Monday, August 30, 2010

I have a new tribe...



...And its name is BMX.


It's funny how we got here. It started last year with my son attending the short track races at PIR. He liked racing the "kiddie" races but they left him wanting more. I could understand. As they were they certainly weren't very challenging and he despaired every time I reminded how old he needed to be to qualify as a "Junior" for OBRA races.

Anyway.

At the time he was riding your typical department store klunker. The things were deceptively heavy-- first time I tried to hoist it up I almost dislocated my shoulder! It would be like me trading in my 24lb MTB for a 60lb bike with 37" wheels that was made out of cast iron.

Bleh.

So I saw a kid in the kiddie races on a super sweet little Redline bike. Narrow 20" wheels. Alloy axle nuts. I recognized it as a BMX bike but it was unlike any BMX I had ever seen and it shattered my outdated mental model of what BMX bikes were. But right away I knew that it would be the perfect bike for my son. It was proportional in size and weight. It wouldn't be a pig.

So after looking around, checking CL, asking around and casting a pretty wide net, a friend (Hi Will!) sends me an email that links to the GT bikes site. Up pops an image of the sweetest little GT BMX bike. I instantly want one.

Long story short-- a couple of months later I'm mounting a GT Power Series Expert on top of the familymobile and heading home.

My son digs it. His other klunkerz? Instantly reassigned as "Loaners".

So we go to more races and he seems to like racing more and more. But the kiddie races just leave him cold now. But I'm starting to see more kids on the same kinds of bikes. Where are they coming from?

It remains a mystery until we attend a short track race sown in Salem. Guess what? Part of it is staged on the Salem BMX track! I bump into the track operator (Adam Treadwell, all-around nice guy) and find out that there is an actual BMX race the very next night. (Oh jeez. Driving down to Salem again??)

www.capitolcitybmx.com

Well kiddo is instant game. We hit the race and it's awesome. Very much a family-oriented sport. Everyone is very friendly-- A couple of folks help us out and show us how to read the "moto sheets" ("Moto" is BMX-speak for "race").

So finally kiddo get a REAL race. There are places. He come in third and vows to work up to second next week.

So we go the next week. It looked like so much fun that I decide I should give it a go. I rent a bike and helmet and I'm set.

As I rest my front wheel against the upright starting gate I get pre-race jitters like never before. I feel like I'm on a precipice of a huge drop-off.

And then the gate drops.

I'm 8 years old again, jamming my old beater bike around and around a vacant dirt lot daring myself to see how high I can go off the dirt jump.

...

So now I have my own BMX bike -- A Redline Proline 24 Cruiser, in red, even! -- and both me and my son are ABA members.

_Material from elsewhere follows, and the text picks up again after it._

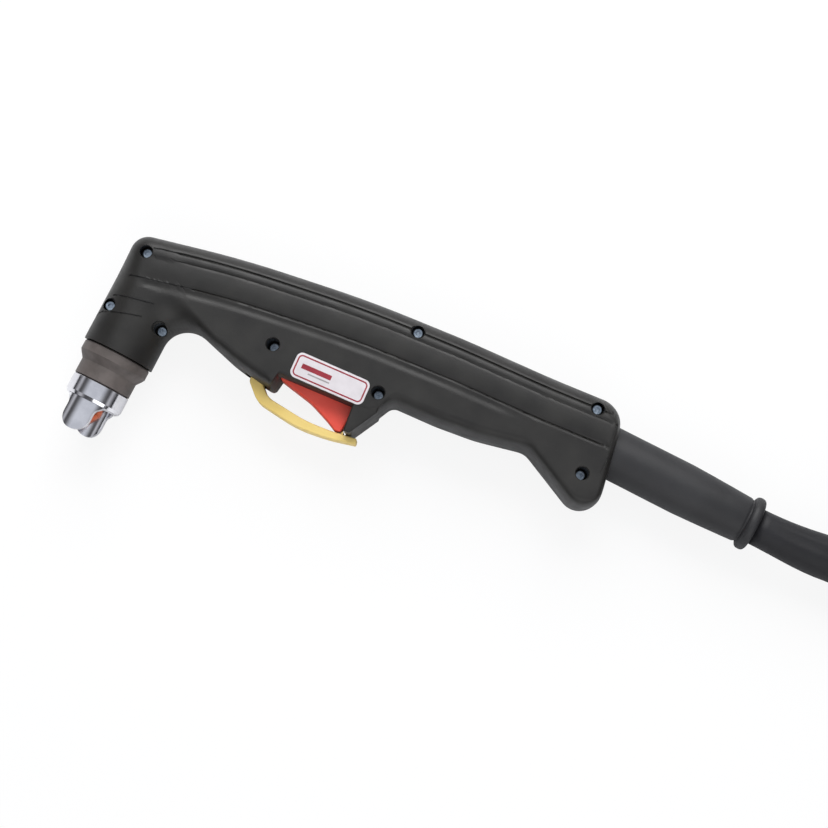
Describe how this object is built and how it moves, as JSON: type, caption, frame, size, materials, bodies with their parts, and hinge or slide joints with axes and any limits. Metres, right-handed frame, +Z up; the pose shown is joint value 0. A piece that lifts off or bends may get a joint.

The bonus is that I still fit into my old O'Neal motocross pants that I wore when I was a teenage riding dirt bikes (the kind with stinky 2-stroke engines) and so I score old-school cool points.

Ha ha! Oh, I kill me.

Wednesday, August 18, 2010

BMX is awesome!

Last night me and kiddo went down to the Salem, Oregon BMX track (Capitol City BMX). It was his second race. He wants to keep racing so we got him all signed up with a yearly ABA membership. The $45 memership fee includes a monthly magazine plus his first race was free (actually his last race was free, too, under the ABA one-day trial). Every race is $5. Just five stinking bucks!! (Take that STXC.) Plus the track is open for gate practice for the hour during registration, open for practice during the intermission between races 2 and 3 (the last race or "main") and then open again after the races for another 45 mins or so (no gate). So you get a bunch of track time, plus the three (very short) races for a measley $5. What a deal! :)

Well, after watching my son have all the fun last week, I thought I'd give it a try too. I raced for free under the one-day ABA deal and only had to pay $5 to rent a bike and helmet.

Dudes-- BMX is awesome. Those little bikes on the jumps and whoop-de-doos just don't want to stay attached to the ground. It's like they've got helium in the tires and just want to take off! It's been a long time since I've had that kind of fun on a bike where I kept thinking "Let's go again!!" Sure, I love bikes and riding and cyclocross in general, but this is just pure, simple goofy fun. Pointing a little bike and a big jump and hanging on! The berms are cool too-- zooooom!

Now I just need to get a bike of my own!

The vibe is pretty cool-- very family friendly. Everybody that I interacted with was very nice and friendly and super helpful. Kinda like cyclocross, but a little less crazy and without out the beer. :)

One thing that really surprised me was the bikes themselves. Over the years I've been aware of BMX bikes as those teensy things that I see hipster teeny-boppers tooling around on. Horrible looking things with gigantic pegs on the front and rear axle nuts that had all the grace of a blunt instrument.

Well...

Actual BMX race bikes are little packages of tech sweetness that are on par with everything that I'm familiar with in my world of cyclocross and mountain bikes. This is the discovery of a whole other world for me!